Australia’s Coles sees shoppers tightening wallets after first-half profit jump

(Reuters) -Australian grocer Coles Group Ltd on Tuesday posted a 17% jump in first-half profit and forecast cost pressures would ease in the second half, but the country’s No. 2 grocer warned that shoppers may cut spending as higher interest rates bite.

The company’s earnings in the first half benefited from cost cuts and a return to normal trading conditions eliminating pandemic-related costs, which offset rises in supplier costs due to labour shortages and weather-related disruptions.

The company said it expects inflation to moderate from peak levels seen in the six months to December and as farm produce availability improves, but warned that shoppers may spend less as they face rising interest rates and energy bills.

“We are expecting that more customers will be value conscious as cost of living pressures increase, such as rising mortgage payments and energy prices,” Coles said.

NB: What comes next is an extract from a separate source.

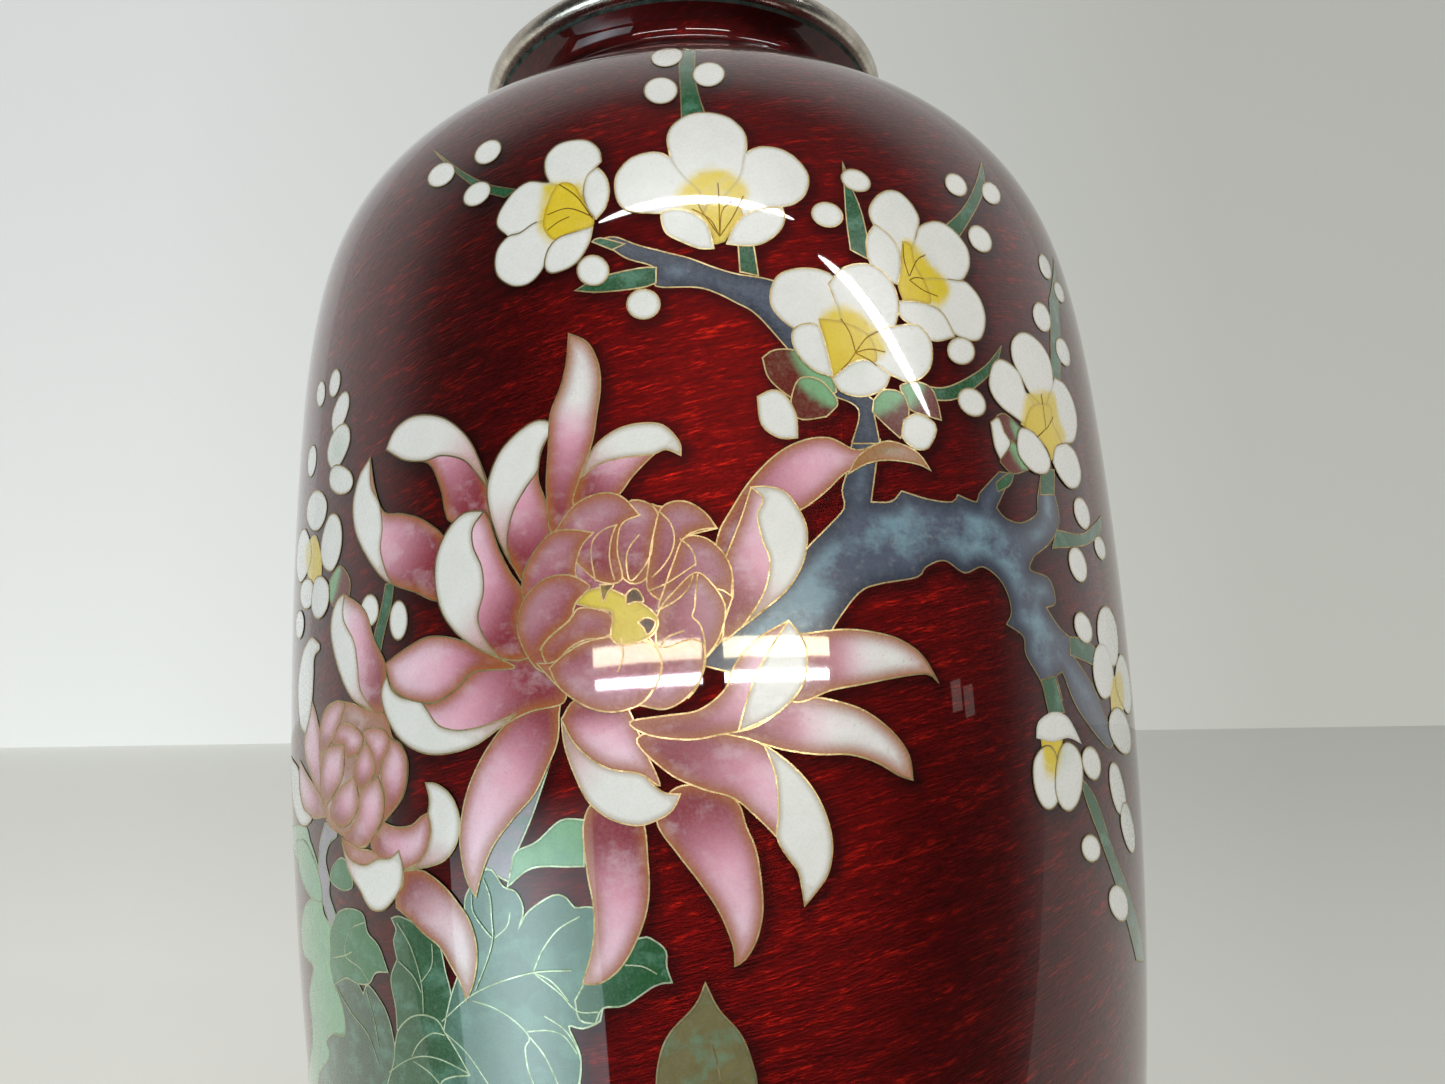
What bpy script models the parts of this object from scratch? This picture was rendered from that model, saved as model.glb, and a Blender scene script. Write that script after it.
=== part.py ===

It also warned that pressures associated with packaged goods, wages, and energy would result in a net increase in costs of A$10 million for the full year.

Net profit after tax for the six months ended December rose to A$643 million ($444 million) from A$549 million reported a year ago.

Cole’s cost reduction program, Smarter Selling, brought savings of about A$100 million in the first half, while COVID-19 related costs dropped to A$20 million from A$150 million a year ago.

The company’s supermarket business, which accounts for most of the group’s earnings, posted first-half sales revenue of A$18.85 billion, up from A$18.02 billion a year earlier.

“In the current quarter, Supermarkets volume growth returned to modestly positive from mid-January,” it said.

Coles raised its interim dividend by 9% to 36.0 Australian cents per share from a year ago.

Separately, Coles said it has promoted Leah Weckert to chief executive officer from May 1 to replace Steven Cain, who is retiring.